Much of the excitement surrounding electronic and photonic applications of 2-D materials has centered on graphene, atom-thick layers of carbon with an array of striking properties. But other varieties of 2-D materials with different strengths are also drawing attention. A team of scientists from the University of Minnesota (USA) has now shown that one such material—layered black phosphorous—could shine as a photodetector element in integrated photonic circuits (Nat. Photon., doi: 10.1038/nphoton.2015.23).
 
While graphene has a variety of characteristics, such as saturable absorption, that have made it a focus of effort and study in optoelectronics research, one disadvantage of the material for photodetection is its lack of a band gap. As a result, although graphene has been used as a component in wideband photodetectors, those detectors tend to have a very large “dark current” (the residual current flowing in the material in the absence of incident light). Thus graphene photodetectors have relatively high noise floors and levels of electrical leakage.
 
Black phosphorous—with a band gap of 1.8–2.0 eV in monolayers, which can be narrowed to as little as 0.3 eV by stacking individual layers—has the potential for much higher efficiency in photodetection. And given the ultrathin, 2-D geometry of the black phosphorous layers, “it makes perfect sense to place them on chips with flat optical integrated circuits,” notes Mo Li, the leader of the Minnesota research team.
 
The scientists demonstrated the potential of the material in silicon photonics by constructing a field-effect transistor (FET) consisting of around 20 black phosphorous monolayers. That thickness tuned the material’s band gap to the near-infrared, telecom band, according to the researchers. They then integrated the black phosphorous FET into a silicon photonic waveguide and capped the device with a few-layer-thick film of graphene, to act as a top gate.

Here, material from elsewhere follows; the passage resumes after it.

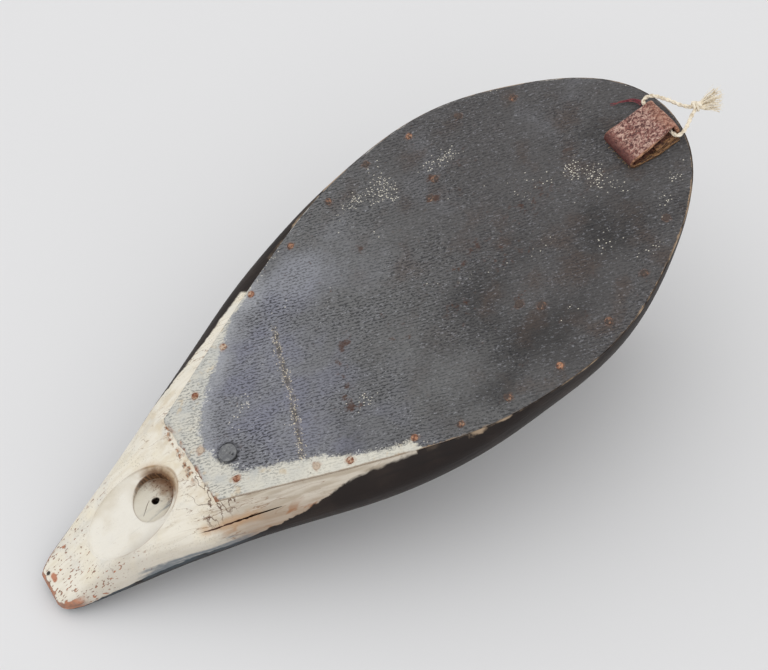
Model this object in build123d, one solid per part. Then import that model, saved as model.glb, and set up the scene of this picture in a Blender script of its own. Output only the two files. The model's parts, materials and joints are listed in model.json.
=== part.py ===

The result was a gated photodetector integrated within the waveguide, with a very low dark current, high sensitivity in the near infrared, and a very high response rate.
 
The team concludes that “In nearly every aspect of their performance, [black phosphorous] photodetectors can outperform graphene photodetectors and are more realistic for practical use.” The researchers see considerable potential for black phosphorous as a linchpin component in integrated optical communications, enabling both high-sensitivity detection and also, potentially, generation of light in the same circuits, and helping to enable on-chip communication using light. “This could have huge potential for high-speed communication between CPU cores,” says lead author Nathan Youngblood, “which is a bottleneck in the computing industry right now.”